TASK PROMPT
Reproduce exactly and only the lines running from the one with "What OpenSCAD source" through the one with "of the wrist.", both end lines included.

RECORDS SUPPLIED
>> Start
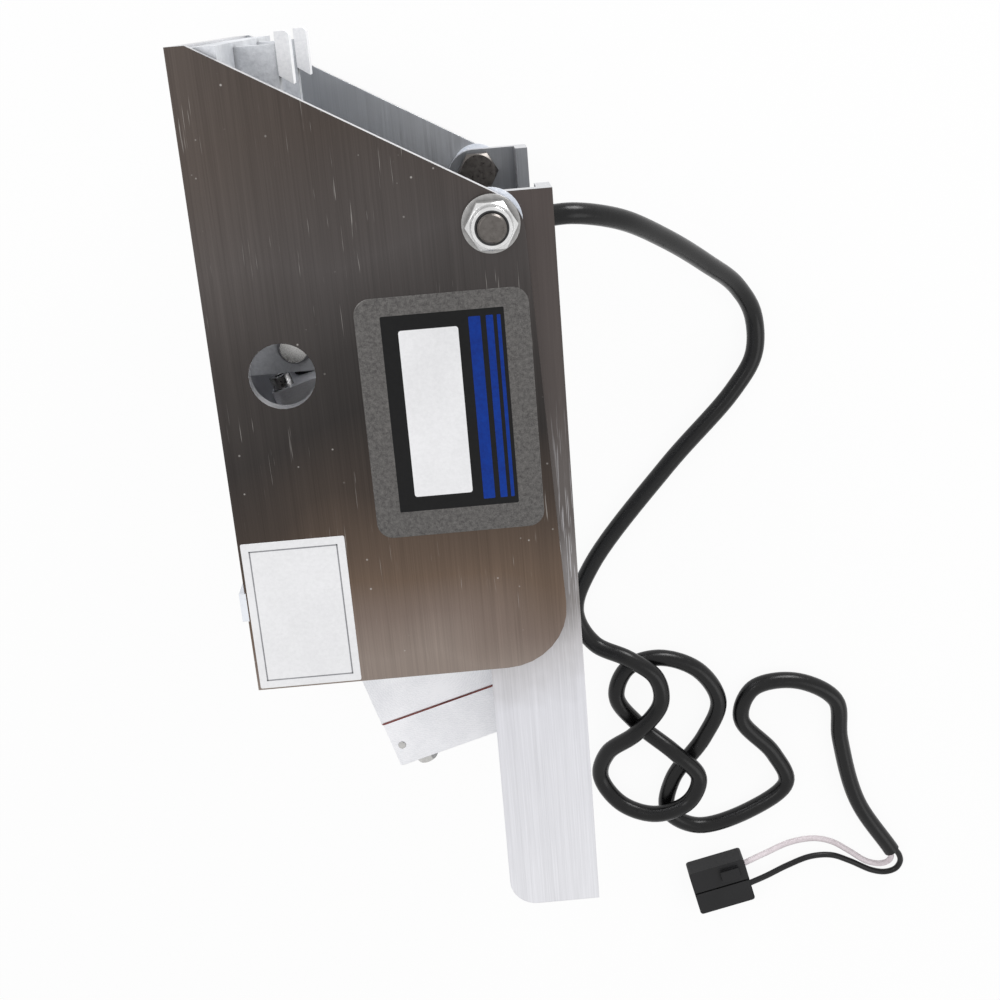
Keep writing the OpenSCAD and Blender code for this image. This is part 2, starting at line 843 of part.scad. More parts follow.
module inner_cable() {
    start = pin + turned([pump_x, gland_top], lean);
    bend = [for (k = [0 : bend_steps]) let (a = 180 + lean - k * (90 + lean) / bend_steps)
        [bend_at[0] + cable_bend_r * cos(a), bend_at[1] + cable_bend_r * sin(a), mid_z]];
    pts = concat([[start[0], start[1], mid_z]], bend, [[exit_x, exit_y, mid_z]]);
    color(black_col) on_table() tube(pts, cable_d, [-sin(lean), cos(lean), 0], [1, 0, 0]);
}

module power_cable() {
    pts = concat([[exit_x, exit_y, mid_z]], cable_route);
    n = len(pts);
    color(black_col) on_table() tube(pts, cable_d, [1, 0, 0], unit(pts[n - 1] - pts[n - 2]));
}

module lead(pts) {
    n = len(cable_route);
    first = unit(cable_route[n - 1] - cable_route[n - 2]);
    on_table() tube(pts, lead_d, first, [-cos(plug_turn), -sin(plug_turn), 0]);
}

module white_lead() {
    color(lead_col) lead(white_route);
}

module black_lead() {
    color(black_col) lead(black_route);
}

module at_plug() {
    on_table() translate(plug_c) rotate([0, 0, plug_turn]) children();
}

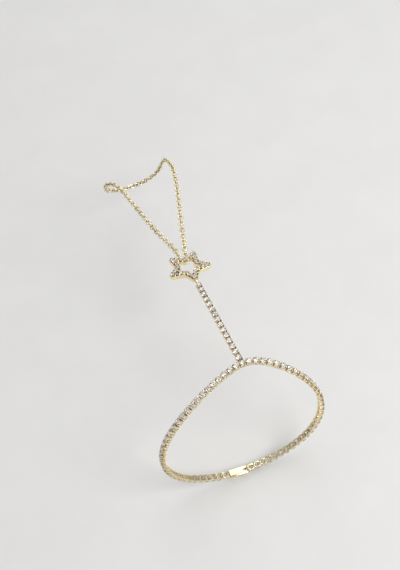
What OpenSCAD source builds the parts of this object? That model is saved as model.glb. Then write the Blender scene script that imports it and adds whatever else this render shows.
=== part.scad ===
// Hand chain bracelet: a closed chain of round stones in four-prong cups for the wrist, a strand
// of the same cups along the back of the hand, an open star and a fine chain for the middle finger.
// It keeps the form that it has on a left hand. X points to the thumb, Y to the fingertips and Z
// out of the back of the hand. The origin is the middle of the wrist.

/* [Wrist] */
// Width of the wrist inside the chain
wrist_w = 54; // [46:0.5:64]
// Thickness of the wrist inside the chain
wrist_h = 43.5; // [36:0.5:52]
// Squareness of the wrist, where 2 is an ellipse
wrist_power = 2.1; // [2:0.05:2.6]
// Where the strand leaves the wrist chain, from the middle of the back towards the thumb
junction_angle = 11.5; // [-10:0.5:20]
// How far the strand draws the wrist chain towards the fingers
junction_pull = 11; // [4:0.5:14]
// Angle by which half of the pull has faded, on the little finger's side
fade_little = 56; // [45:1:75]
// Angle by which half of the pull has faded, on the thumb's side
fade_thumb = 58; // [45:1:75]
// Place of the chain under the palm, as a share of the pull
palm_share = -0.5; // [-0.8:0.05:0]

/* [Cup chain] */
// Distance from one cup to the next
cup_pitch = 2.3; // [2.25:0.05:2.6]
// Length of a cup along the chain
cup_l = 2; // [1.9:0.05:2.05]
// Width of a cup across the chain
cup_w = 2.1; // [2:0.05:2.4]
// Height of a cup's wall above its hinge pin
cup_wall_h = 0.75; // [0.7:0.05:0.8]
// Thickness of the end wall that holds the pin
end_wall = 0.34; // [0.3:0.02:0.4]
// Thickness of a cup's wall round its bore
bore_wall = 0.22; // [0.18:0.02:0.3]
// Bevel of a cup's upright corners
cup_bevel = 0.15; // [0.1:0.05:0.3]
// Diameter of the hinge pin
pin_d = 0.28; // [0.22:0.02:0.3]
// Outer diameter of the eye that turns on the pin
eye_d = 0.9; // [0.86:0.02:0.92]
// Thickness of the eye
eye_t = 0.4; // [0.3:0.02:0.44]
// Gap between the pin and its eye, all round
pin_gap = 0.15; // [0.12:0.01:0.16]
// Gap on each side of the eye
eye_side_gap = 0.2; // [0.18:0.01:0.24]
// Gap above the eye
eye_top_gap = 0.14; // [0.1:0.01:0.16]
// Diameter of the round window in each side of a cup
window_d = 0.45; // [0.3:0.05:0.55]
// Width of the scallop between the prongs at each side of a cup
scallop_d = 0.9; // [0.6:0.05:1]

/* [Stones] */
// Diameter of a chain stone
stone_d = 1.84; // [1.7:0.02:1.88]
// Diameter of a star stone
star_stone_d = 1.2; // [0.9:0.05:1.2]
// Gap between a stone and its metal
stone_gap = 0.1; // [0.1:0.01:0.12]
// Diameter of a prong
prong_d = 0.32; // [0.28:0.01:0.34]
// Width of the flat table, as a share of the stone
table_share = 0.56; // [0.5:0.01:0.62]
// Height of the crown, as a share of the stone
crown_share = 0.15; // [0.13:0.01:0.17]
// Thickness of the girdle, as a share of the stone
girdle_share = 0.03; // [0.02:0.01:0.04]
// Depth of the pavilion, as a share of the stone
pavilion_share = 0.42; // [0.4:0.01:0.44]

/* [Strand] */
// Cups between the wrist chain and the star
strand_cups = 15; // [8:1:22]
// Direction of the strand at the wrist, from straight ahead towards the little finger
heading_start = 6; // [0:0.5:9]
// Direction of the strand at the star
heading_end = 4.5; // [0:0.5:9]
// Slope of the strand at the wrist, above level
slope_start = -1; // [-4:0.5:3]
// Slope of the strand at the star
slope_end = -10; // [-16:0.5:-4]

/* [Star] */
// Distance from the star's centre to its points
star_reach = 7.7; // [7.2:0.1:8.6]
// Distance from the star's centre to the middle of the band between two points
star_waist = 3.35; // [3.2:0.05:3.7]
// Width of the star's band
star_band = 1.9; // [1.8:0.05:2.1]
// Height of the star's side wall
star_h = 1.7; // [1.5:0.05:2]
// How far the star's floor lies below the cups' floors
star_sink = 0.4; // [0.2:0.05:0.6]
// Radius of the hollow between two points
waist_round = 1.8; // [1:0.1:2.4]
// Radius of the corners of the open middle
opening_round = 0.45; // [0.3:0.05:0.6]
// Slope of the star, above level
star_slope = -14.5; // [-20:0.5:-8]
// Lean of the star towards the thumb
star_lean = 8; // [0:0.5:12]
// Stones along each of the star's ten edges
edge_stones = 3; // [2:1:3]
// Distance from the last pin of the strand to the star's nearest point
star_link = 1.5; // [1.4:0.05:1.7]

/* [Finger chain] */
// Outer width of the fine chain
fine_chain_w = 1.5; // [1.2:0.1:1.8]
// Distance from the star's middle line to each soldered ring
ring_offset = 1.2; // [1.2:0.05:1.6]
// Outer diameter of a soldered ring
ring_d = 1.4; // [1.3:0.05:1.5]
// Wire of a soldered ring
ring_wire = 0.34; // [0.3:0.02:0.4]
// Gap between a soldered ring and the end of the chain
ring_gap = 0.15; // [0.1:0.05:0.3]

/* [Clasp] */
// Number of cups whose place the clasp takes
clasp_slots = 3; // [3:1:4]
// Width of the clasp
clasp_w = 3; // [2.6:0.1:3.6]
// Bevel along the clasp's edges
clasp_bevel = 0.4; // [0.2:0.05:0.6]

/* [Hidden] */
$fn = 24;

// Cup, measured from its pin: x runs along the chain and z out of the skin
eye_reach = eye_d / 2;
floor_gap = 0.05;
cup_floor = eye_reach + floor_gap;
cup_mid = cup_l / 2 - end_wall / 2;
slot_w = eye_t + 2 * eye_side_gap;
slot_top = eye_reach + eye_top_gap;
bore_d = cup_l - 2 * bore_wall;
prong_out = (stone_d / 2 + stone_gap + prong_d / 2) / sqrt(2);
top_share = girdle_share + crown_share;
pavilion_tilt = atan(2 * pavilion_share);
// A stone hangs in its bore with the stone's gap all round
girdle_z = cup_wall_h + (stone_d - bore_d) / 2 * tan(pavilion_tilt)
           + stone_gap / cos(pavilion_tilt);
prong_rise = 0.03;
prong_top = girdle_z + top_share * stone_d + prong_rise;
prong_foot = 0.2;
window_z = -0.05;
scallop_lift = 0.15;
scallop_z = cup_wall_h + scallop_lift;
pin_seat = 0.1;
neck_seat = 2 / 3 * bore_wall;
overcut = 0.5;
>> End
>> Start
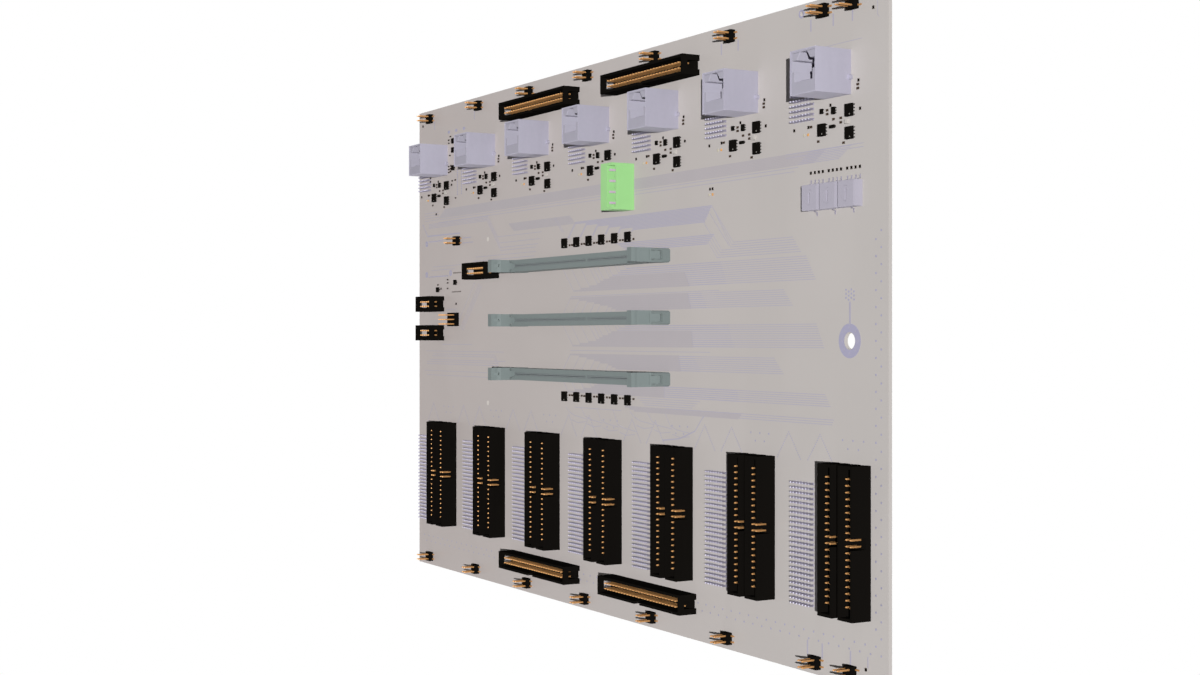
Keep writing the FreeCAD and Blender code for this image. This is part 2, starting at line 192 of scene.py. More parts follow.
>> End
THE OUTPUT
What OpenSCAD source builds the parts of this object? That model is saved as model.glb. Then write the Blender scene script that imports it and adds whatever else this render shows.
=== part.scad ===
// Hand chain bracelet: a closed chain of round stones in four-prong cups for the wrist, a strand
// of the same cups along the back of the hand, an open star and a fine chain for the middle finger.
// It keeps the form that it has on a left hand. X points to the thumb, Y to the fingertips and Z
// out of the back of the hand. The origin is the middle of the wrist.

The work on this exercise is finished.